The Directors support high standards of corporate governance and confirm that, they intend (having regard to the current stage of development of the Group) to comply, so far as practicable, with the Combined code on Corporate Governance.

The company has established the following:

The Audit Committee - This has primary responsibility for monitoring the quality of internal control, for ensuring that the financial performance of the Group is properly measured and reported on and for reviewing reports from the Group's auditors relating to the Group's accounting and internal controls.

Members of the Audit Committee: Michael Jackson; Francis Maude and David Deacon.
Please click here to download the Audit Committee Terms of Reference.


The Remuneration Committee
- This will determine the terms and conditions of service of the Directors, including their remuneration payable and the grant of options to executive directors under the Group's share option schemes.

Members of the Remuneration Committee: Francis Maude and Vin Murria.
Please click here to download the Remuneration Committee Terms of Reference.


The Nominations Committee
– This will consider appointments to the Board of the Company.

Members of the Nominations Committee: Francis Maude and Vin Murria.
Please click here to download the Nominations Committee Terms of Reference.


Furthermore, the Company has adopted a share dealing code for Directors and employees in accordance with AIM Rules and will take proper steps to ensure compliance by the Board and relevant employees.

Dividend Policy - The Directors’ current intention is to retain the Company’s earnings in the foreseeable future to finance growth and expansion. It is, however, the Directors’ intention to pay dividends when, in the view of the Directors, the Company has sufficient cash for this purpose and is permitted to do so by the Act.

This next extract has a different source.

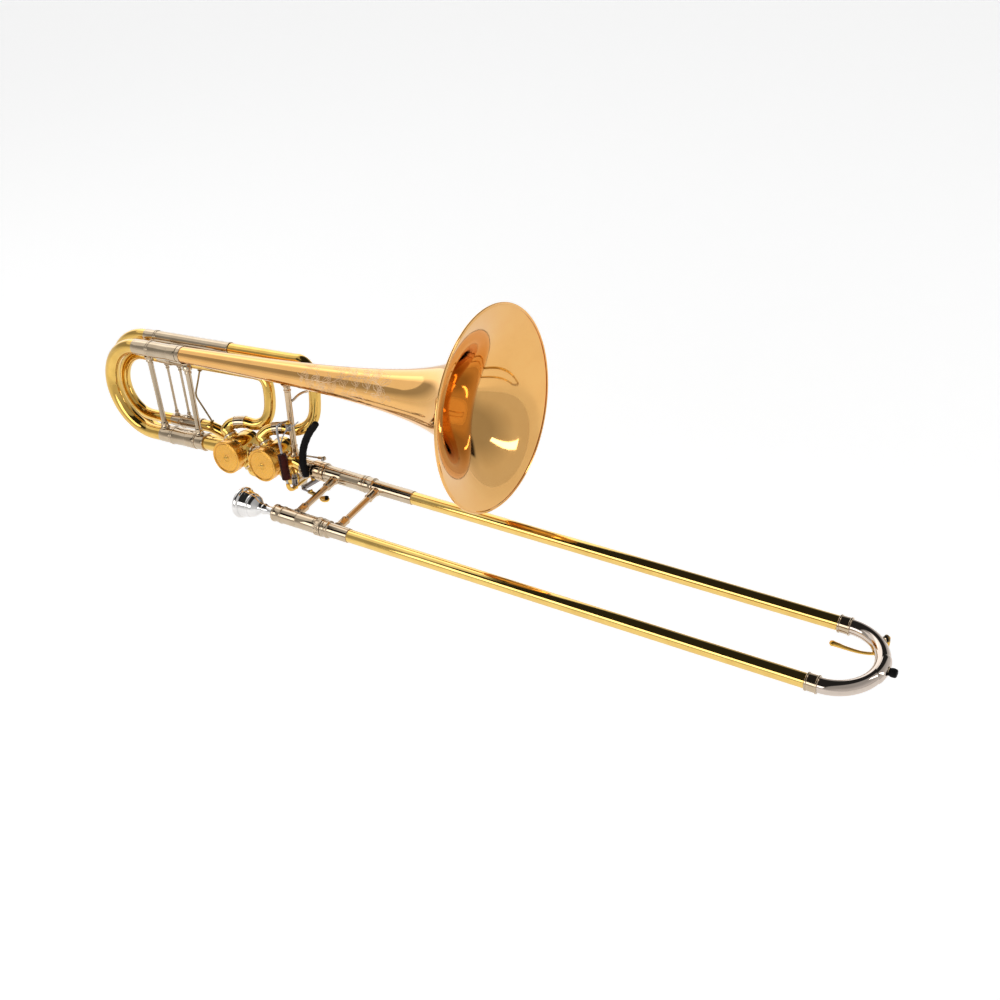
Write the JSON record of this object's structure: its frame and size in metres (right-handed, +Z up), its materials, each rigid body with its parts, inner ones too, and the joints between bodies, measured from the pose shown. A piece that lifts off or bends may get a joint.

Share Options - A Share Option Scheme is available to all the Executive Management Team and certain key full-time employees of the Group in the form of an Enterprise Management Incentive ("EMI") scheme which allows for the grant of options. An Unapproved Share Option scheme also exists to permit grants in excess of limits mandated under the EMI scheme. The shares under both schemes will be made available by Mediasurface plc.

Options granted under both the EMI and Unapproved Share Options will not in aggregate exceed 10% of the Holding Company's issued share capital. The Directors believe that the success of the Company depends to a high degree on the future performance of the Management Team. The Directors also recognise the importance of ensuring that all key employees are incentivised and identify closely with the profitability of the company.